Where, however, before decision, and without the injustice or unnecessary inconvenience to which Priestly JA referred in Raybos, a court may be reconstituted thus avoiding the problem of the reasonable apprehension of bias, is the court’s duty to do so.  It should not be reluctant to do so for though cost, delay and inconvenience may attend recommencement and reconstitution of the court, the dangers that may result from failing to do so may include the disillusionment of particular litigants and loss of confidence in judicial impartiality generally, on the part of reasonable observers, who know of that litigant’s predicament.

[13]Ebner v Official Trustee in Bankruptcy (2000) 205 CLR 337 at 348 [20].

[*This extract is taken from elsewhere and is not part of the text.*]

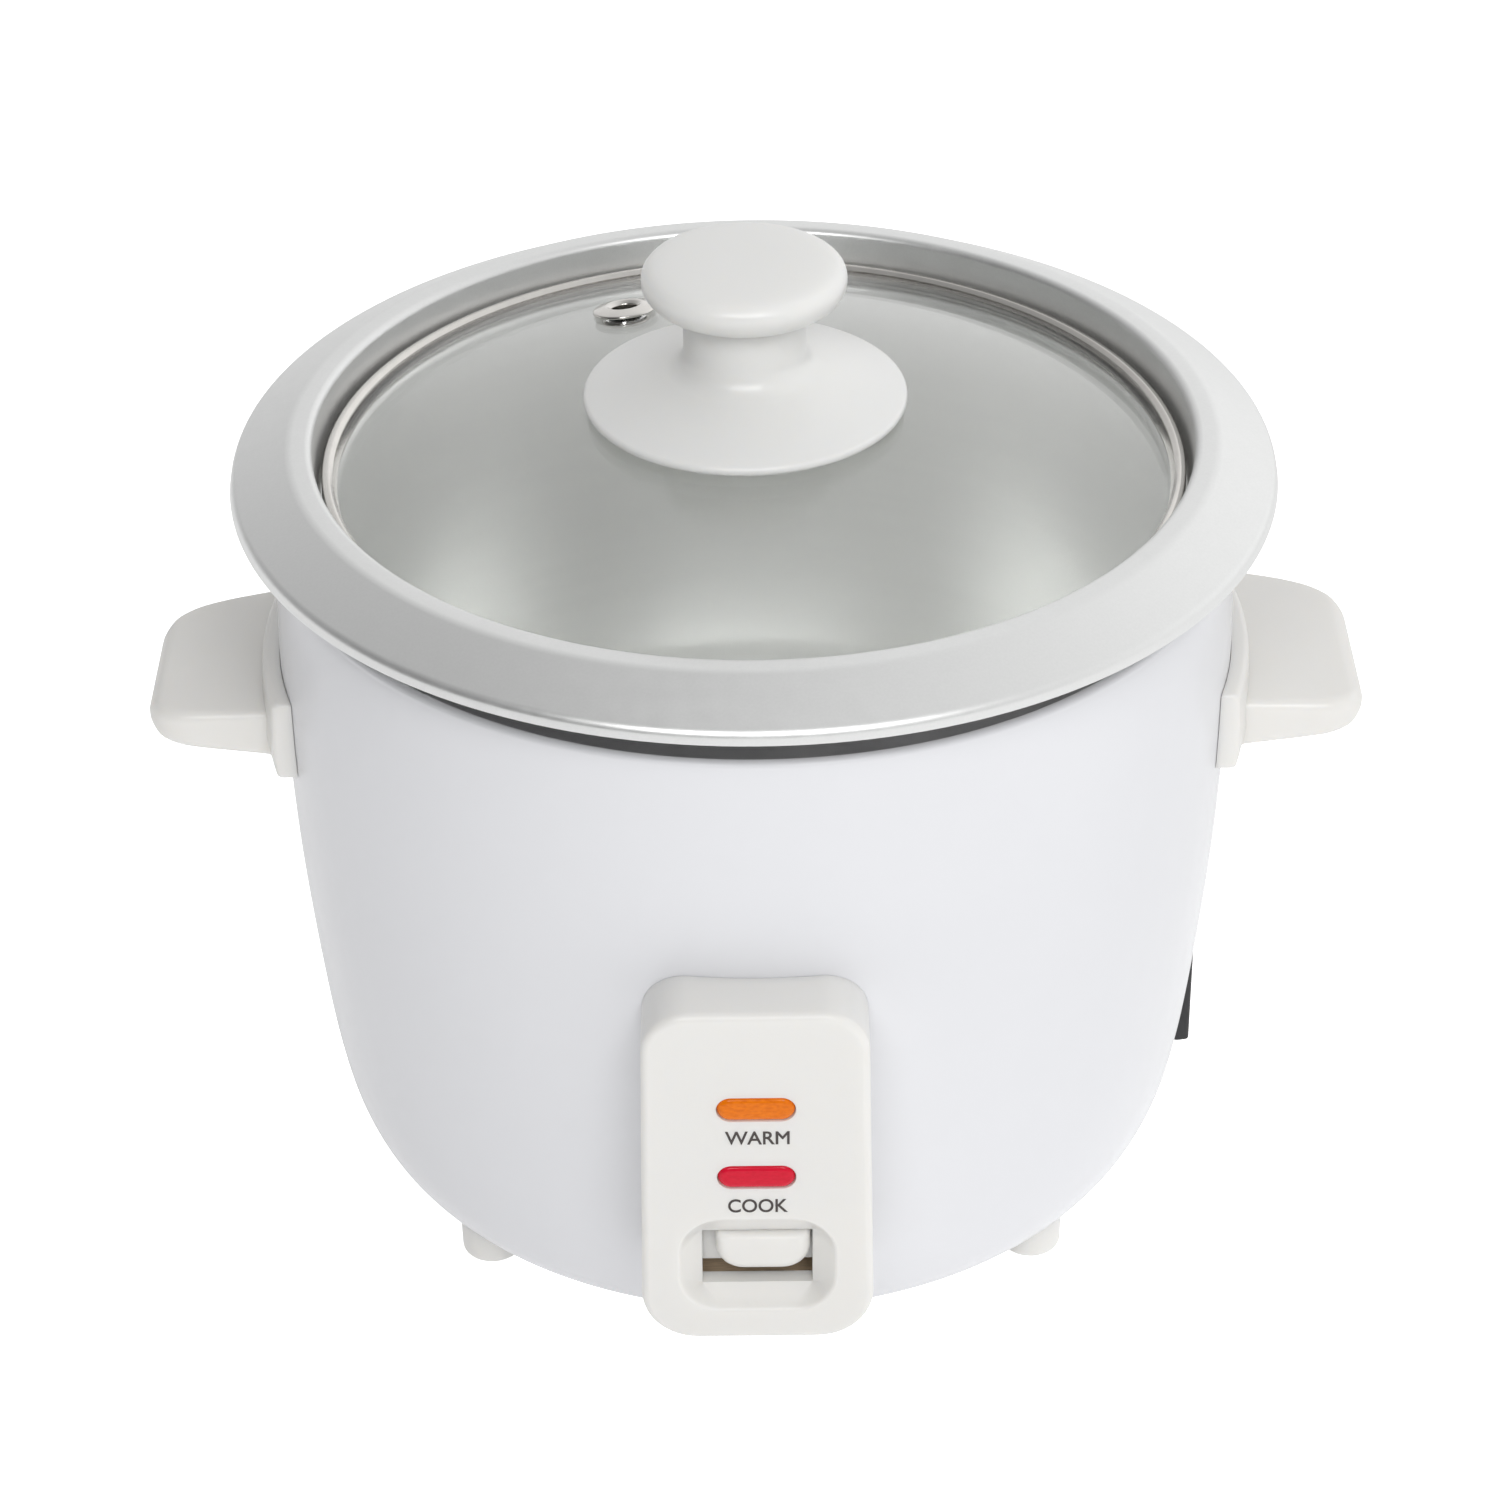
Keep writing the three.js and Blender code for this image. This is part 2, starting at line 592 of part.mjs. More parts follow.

[14](1988) 91 FLR 175 at 189.

As indicated in the preceding reasons, this application does relevantly occur at “an early stage” with respect to the issues in question.  Thus, the statement of Kirby P must, in the present circumstances, weigh very heavily.

Conclusion

  1. For the preceding reasons, I will recuse myself from the hearing and determination of any further issues in these proceedings and make arrangements for those matters to be heard and determined by another judge of the Commercial Court. The costs of this application are reserved.